Distributed antenna systems may be placed inside buildings for increasing wireless signals within buildings. Often they are placed within large structures such as stadiums or corporate headquarters.

Systems are also placed in the utility right of way on top of utility poles, street light poles and traffic signal poles.

== Regulations ==
=== United States ===
Historical regulatory challenges arise at the federal, state and municipal levels. However, regulations have been getting promulgated at the state and federal level, with Midwest states leading the way with state level regulations. Industry resources like The HetNet Forum (formerly The DAS Forum) also address regulatory issues in their conferences and communicate the outcome through their websites.

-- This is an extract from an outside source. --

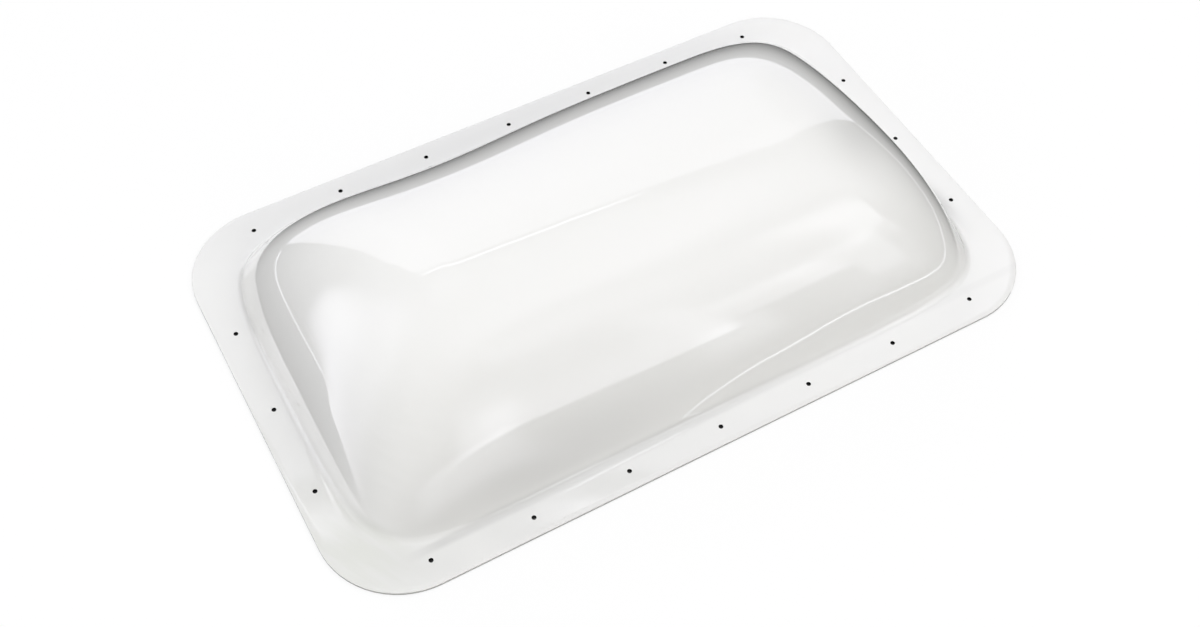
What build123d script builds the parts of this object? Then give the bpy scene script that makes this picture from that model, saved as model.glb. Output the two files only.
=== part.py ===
from build123d import *
from math import acos, cos, exp, hypot, pi, radians, sin, sqrt, tan
import os

# Rooflight dome for a caravan or camper: one thermoformed sheet with a flat rim, and the tape seal under its rim.
# Frame: +X along the long side, +Y towards the far long side, +Z up.
# Origin: the middle of the face that the seal rests on.

# Dome, as the outside of the sheet; its foot is where the wall would meet the rim's top face without a fillet
dome_length = 797.0
dome_width = 463.0
dome_rise = 152.4
end_wall_angle = 74.0
corner_squareness = 1.55
dome_wall = 2.6
foot_fillet = 8.5

# The blown walls are not quite regular: the long walls draw in, most a little left of the middle
waist_depth = 9.0
waist_place = -130.0
waist_reach = 130.0

# The right end wall draws in towards its back corner
shoulder_depth = 10.0
shoulder_place = 113.0
shoulder_reach = 105.0

# Flat rim round the dome
rim_side = 41.55
rim_end = 39.65
rim_corner = 95.0
sheet = 3.2
edge_round = 0.6

# Screw holes in the rim, measured from its outer edges
hole_diameter = 5.2
side_hole_count = 7
side_hole_edge = 21.0
side_end_hole_place = 95.25
side_end_hole_step = 7.5
end_hole_count = 3
end_hole_edge = 22.8
end_hole_pitch = 114.3

# Tape seal under the rim, in four strips butted at the corners
seal_thickness = 1.6
seal_past_holes = 5.2
seal_hole_clearance = 0.9
seal_joint_gap = 0.6

# Sizes worked out from those above
rim_length = dome_length + 2 * rim_end
rim_width = dome_width + 2 * rim_side
rim_bottom = seal_thickness
rim_top = rim_bottom + sheet
side_radius = ((dome_width / 2) ** 2 + dome_rise ** 2) / (2 * dome_rise)
end_radius = dome_rise / (1 - cos(radians(end_wall_angle)))
ridge_half = dome_length / 2 - end_radius * sin(radians(end_wall_angle))

# How finely the dome's outlines are drawn
ridge_points = 8
end_points = 12
level_count = 12
flare_count = 6
crown_angle = 2.0


def half_chord(radius, drop):
    """Half the width of an arc's cap, a given drop below its top."""
    return sqrt(max(radius ** 2 - (radius - drop) ** 2, 0.0))


def draw_in(place, centre, reach, depth, height):
    """Inward shift of a wall: a smooth bump along it, none at the foot and none at the crown."""
    level = min(max(height / dome_rise, 0.0), 1.0)
    return depth * exp(-((place - centre) / reach) ** 2) * 4 * level * (1 - level)


def even_points(line, count):
    """Points at even steps along a line of points, first and last included."""
    lengths = [0.0]
    for a, b in zip(line, line[1:]):
        lengths.append(lengths[-1] + hypot(b[0] - a[0], b[1] - a[1]))
    points = []
    k = 0
    for i in range(count + 1):
        target = lengths[-1] * i / count
        while k < len(line) - 2 and lengths[k + 1] < target:
            k += 1
        share = (target - lengths[k]) / (lengths[k + 1] - lengths[k])
        (ax, ay), (bx, by) = line[k], line[k + 1]
        points.append((ax + share * (bx - ax), ay + share * (by - ay)))
    return points


def end_quarter(side, end, drop):
    """A quarter of the outline, from the end of the ridge round to the middle of the end wall."""
    line = []
    fine = 20 * end_points
    for i in range(fine + 1):
        angle = pi / 2 * i / fine
        across = drop * max(cos(angle), 0.0) ** (2 / corner_squareness)
        along = drop * sin(angle) ** (2 / corner_squareness)
        line.append((ridge_half + half_chord(end, along), half_chord(side, across)))
    return even_points(line, end_points)


def outline_points(height, wall, widening=0.0):
    """The dome's outline at a height above the rim's top face, on the face that lies wall inside the outer one."""
    side = side_radius - wall
    end = end_radius - wall
    drop = dome_rise - wall - height
    length = half_chord(end, drop)
    width = half_chord(side, drop)
    quarter = end_quarter(side, end, drop)
    ridge = [(ridge_half * (2 * i / ridge_points - 1), width) for i in range(1, ridge_points)]
    back = [(-x, y) for x, y in reversed(quarter)] + ridge + quarter
    loop = back + [(x, -y) for x, y in reversed(back[1:-1])]
    swayed = []
    for x, y in loop:
        sway = draw_in(x, waist_place, waist_reach, waist_depth, height) * y / width
        beyond_ridge = max(x - ridge_half, 0.0) / length
        pull = draw_in(y, shoulder_place, shoulder_reach, shoulder_depth, height) * beyond_ridge
        swayed.append((x - pull, y - sway))
    points = []
    for i, (x, y) in enumerate(swayed):
        (ax, ay), (bx, by) = swayed[i - 1], swayed[(i + 1) % len(swayed)]
        step = hypot(bx - ax, by - ay)
        points.append((x - widening * (by - ay) / step, y + widening * (bx - ax) / step, rim_top + height))
    return points


def section(height, wall, widening=0.0):
    """The flat face inside the dome's outline at a height."""
    points = [Vector(*p) for p in outline_points(height, wall, widening)]
    return Face(Wire(Edge.make_spline(points, periodic=True)))


def dome_space(wall, flat, radius):
    """The space under one face of the sheet: a flared foot that springs from a flat face, then the blown dome."""
    foot_angle = acos(1 - dome_rise / side_radius)
    setback = radius * tan(foot_angle / 2)
    flare = []
    for i in range(flare_count + 1):
        turn = foot_angle * i / flare_count
        rise = radius * (1 - cos(turn))
        widening = setback - radius * sin(turn) + rise / tan(foot_angle)
        flare.append(section(flat + rise, wall, widening))
    flare_top = flat + radius * (1 - cos(foot_angle))
    side = side_radius - wall
    centre = dome_rise - side_radius
    first = acos((flare_top - centre) / side)
    blown = []
    for i in range(level_count + 1):
        angle = first + (radians(crown_angle) - first) * i / level_count
        blown.append(section(centre + side * cos(angle), wall))
    return loft(flare, ruled=True) + loft(blown)


def rounded_plate(length, width, corner, bottom, thickness):
    """A flat plate with rounded corners."""
    outline = RectangleRounded(length, width, corner)
    return extrude(Pos(0, 0, bottom) * outline, thickness)


def hole_places():
    """Centres of the screw holes, seven along each long side and three along each end."""
    places = []
    side_y = rim_width / 2 - side_hole_edge
    reach = rim_length / 2 - side_end_hole_place
    for i in range(side_hole_count):
        x = -reach + 2 * reach * i / (side_hole_count - 1)
        step = side_end_hole_step if i in (0, side_hole_count - 1) else 0.0
        places += [(x, side_y - step), (x, step - side_y)]
    end_x = rim_length / 2 - end_hole_edge
    for i in range(end_hole_count):
        y = (i - (end_hole_count - 1) / 2) * end_hole_pitch
        places += [(end_x, y), (-end_x, y)]
    return places


def hole_pins(diameter):
    """Pins that cut the screw holes through the rim and the seal."""
    pin = Cylinder(diameter / 2, 4 * rim_top)
    return [Pos(x, y, rim_top) * pin for x, y in hole_places()]


def outer_dome():
    """The thermoformed sheet: rim, blown dome, foot fillets and screw holes."""
    plate = rounded_plate(rim_length, rim_width, rim_corner, rim_bottom, sheet)
    plate = fillet(plate.edges().group_by(Axis.Z)[-1], edge_round)
    body = plate + dome_space(0.0, 0.0, foot_fillet)
    hollow = dome_space(dome_wall, -sheet, foot_fillet + sheet)
    mouth = extrude(hollow.faces().sort_by(Axis.Z)[0], sheet)
    body = body - (hollow + mouth)
    return body - hole_pins(hole_diameter)


def seal_strips():
    """Four strips of tape that follow the screw line, butted on the corners' diagonals."""
    outer_inset = min(side_hole_edge, end_hole_edge) - 2 * seal_past_holes - hole_diameter / 2
    inner_inset = max(side_hole_edge + side_end_hole_step, end_hole_edge) + seal_past_holes
    ring = rounded_plate(
        rim_length - 2 * outer_inset, rim_width - 2 * outer_inset, rim_corner - outer_inset, 0, seal_thickness)
    ring = ring - rounded_plate(
        rim_length - 2 * inner_inset, rim_width - 2 * inner_inset, rim_corner - inner_inset, 0, seal_thickness)
    corner_x = rim_length / 2 - rim_corner
    corner_y = rim_width / 2 - rim_corner
    slot = Box(2 * rim_corner, seal_joint_gap, 4 * seal_thickness)
    for side_x in (-1, 1):
        for side_y in (-1, 1):
            middle_x = side_x * (corner_x + rim_corner / sqrt(2))
            middle_y = side_y * (corner_y + rim_corner / sqrt(2))
            ring = ring - Pos(middle_x, middle_y, 0) * Rot(0, 0, 45 * side_x * side_y) * slot
    ring = ring - hole_pins(hole_diameter + 2 * seal_hole_clearance)
    return ring.solids()


os.makedirs("parts", exist_ok=True)
dome = outer_dome()
strips = seal_strips()
by_x = sorted(strips, key=lambda s: s.center().X)
by_y = sorted(strips, key=lambda s: s.center().Y)
nodes = {
    "outer_dome": dome,
    "seal_strip_left": by_x[0],
    "seal_strip_right": by_x[-1],
    "seal_strip_front": by_y[0],
    "seal_strip_back": by_y[-1],
}
for name, shape in nodes.items():
    export_step(shape, f"parts/{name}.step")
    box = shape.bounding_box()
    print(name, "solids", len(shape.solids()), "size", [round(v, 2) for v in box.size], "volume", round(shape.volume))
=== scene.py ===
# %% [markdown]
# # A skylight dome for a caravan roof
# The real part is one sheet of white acrylic, clamped flat round its edge, heated, and blown up into a
# dome. Strips of foam tape under its flat rim seal it to the roof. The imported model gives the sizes, the
# holes and the tape; this script gives them the surface, the gloss and the light that they are seen in.
#
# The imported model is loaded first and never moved, so that every piece made here has a place to be
# measured from.

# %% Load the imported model
import math
from functools import partialmethod

import bpy
from mathutils import Matrix, Vector


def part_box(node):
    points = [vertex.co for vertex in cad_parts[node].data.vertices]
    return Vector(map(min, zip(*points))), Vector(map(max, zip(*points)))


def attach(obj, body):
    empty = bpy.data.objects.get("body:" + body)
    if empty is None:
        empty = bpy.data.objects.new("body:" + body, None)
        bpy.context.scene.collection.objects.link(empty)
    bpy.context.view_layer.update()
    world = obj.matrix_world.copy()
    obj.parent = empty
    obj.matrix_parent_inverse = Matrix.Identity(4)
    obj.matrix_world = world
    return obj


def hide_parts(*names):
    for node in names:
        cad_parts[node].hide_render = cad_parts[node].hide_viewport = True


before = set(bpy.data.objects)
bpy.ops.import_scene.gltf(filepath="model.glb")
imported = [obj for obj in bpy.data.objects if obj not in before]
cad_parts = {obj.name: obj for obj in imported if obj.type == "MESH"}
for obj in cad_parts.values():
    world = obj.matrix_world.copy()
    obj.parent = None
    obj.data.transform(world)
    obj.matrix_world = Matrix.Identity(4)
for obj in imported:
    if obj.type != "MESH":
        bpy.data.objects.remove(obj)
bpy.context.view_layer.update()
print("packed nodes:", sorted(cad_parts))

# %% [markdown]
# ## Arithmetic with sockets
# A rule for a shape or a finish is easiest to read as a formula, but Blender keeps it as a net of nodes.
# One small class closes the gap: it stands for a node's output, and each operator used on it adds the Math
# node that does the sum.

# %% A socket that can be reckoned with
class Reading:
    """One output of a node. An operator or method used on it adds a Math node and gives its output."""

    def __init__(self, graph, socket):
        self.graph = graph
        self.socket = socket

    def math(self, operation, *others):
        return self.graph.node("ShaderNodeMath", [self, *others], operation=operation)

    def swapped(self, operation, other):
        return self.graph.node("ShaderNodeMath", [other, self], operation=operation)

    # Each of these adds the Math node whose operation stands beside it
    __add__ = __radd__ = partialmethod(math, "ADD")
    __sub__ = partialmethod(math, "SUBTRACT")
    __rsub__ = partialmethod(swapped, "SUBTRACT")
    __mul__ = __rmul__ = partialmethod(math, "MULTIPLY")
    __truediv__ = partialmethod(math, "DIVIDE")
    __rtruediv__ = partialmethod(swapped, "DIVIDE")
    __pow__ = partialmethod(math, "POWER")
    __neg__ = partialmethod(math, "MULTIPLY", -1.0)
    sqrt = partialmethod(math, "SQRT")
    sin = partialmethod(math, "SINE")
    cos = partialmethod(math, "COSINE")
    tan = partialmethod(math, "TANGENT")
    arccos = partialmethod(math, "ARCCOSINE")
    exp = partialmethod(math, "EXPONENT")
    at_least = partialmethod(math, "MAXIMUM")
    at_most = partialmethod(math, "MINIMUM")
    is_above = partialmethod(math, "GREATER_THAN")

    def ramp(self, low, high):
        """0 up to low, 1 from high on, and a smooth step between them."""
        inputs = [self, low, high, 0.0, 1.0]
        return self.graph.node("ShaderNodeMapRange", inputs, interpolation_type="SMOOTHSTEP")

    def band(self, rise, fall):
        """1 between two ramps, the first of them going up and the second down."""
        return self.ramp(*rise) * (1.0 - self.ramp(*fall))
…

Federal Communications Commission Rules: The FCC has promulgated the FCC Pole Attachment Order 11-50.

Michigan: The METRO Authority, which regulates access to the utility right-of-way determined in 2004 that Distributed Antennae Network Systems are part of the landline infrastructure, and hence are subject to state regulation via an administrative determination.

Ohio: The Public Utilities Commission of Ohio has issued a pole attachment rulings which require the utility to allow Distributed Antenna Systems in the utility right-of-way in August 2014.

New York: In the aftermath of the 9/11 attacks on the World Trade Center in New York, all public safety agencies understood the importance of radio systems. The solution was codified by the NYC Building Code Chapter 9, and NYC Fire Department Rule 3. All high-rise buildings in New York must have a dedicated wireless two-way communications system for fire department use. This system is called FDNY Auxiliary Radio Communication System (commonly Referred to as ARCS). Such systems are required under Section 907.2.13.2 of the New York City 2014 Building Code. These systems allow on-scene communications throughout a building of any size.

=== Australia ===
The Industry designs and builds DAS systems in line with the joint operator document known as the Multi Carrier Forum (MCF). Currently the industry operates under MCF2025, although there was a It's important to note that the terminology in Australia to describe types of DAS somewhat differs to other regions. For example a 'Passive DAS" globally often refers to an offair repeater based system, whereas in Australia that is not the case.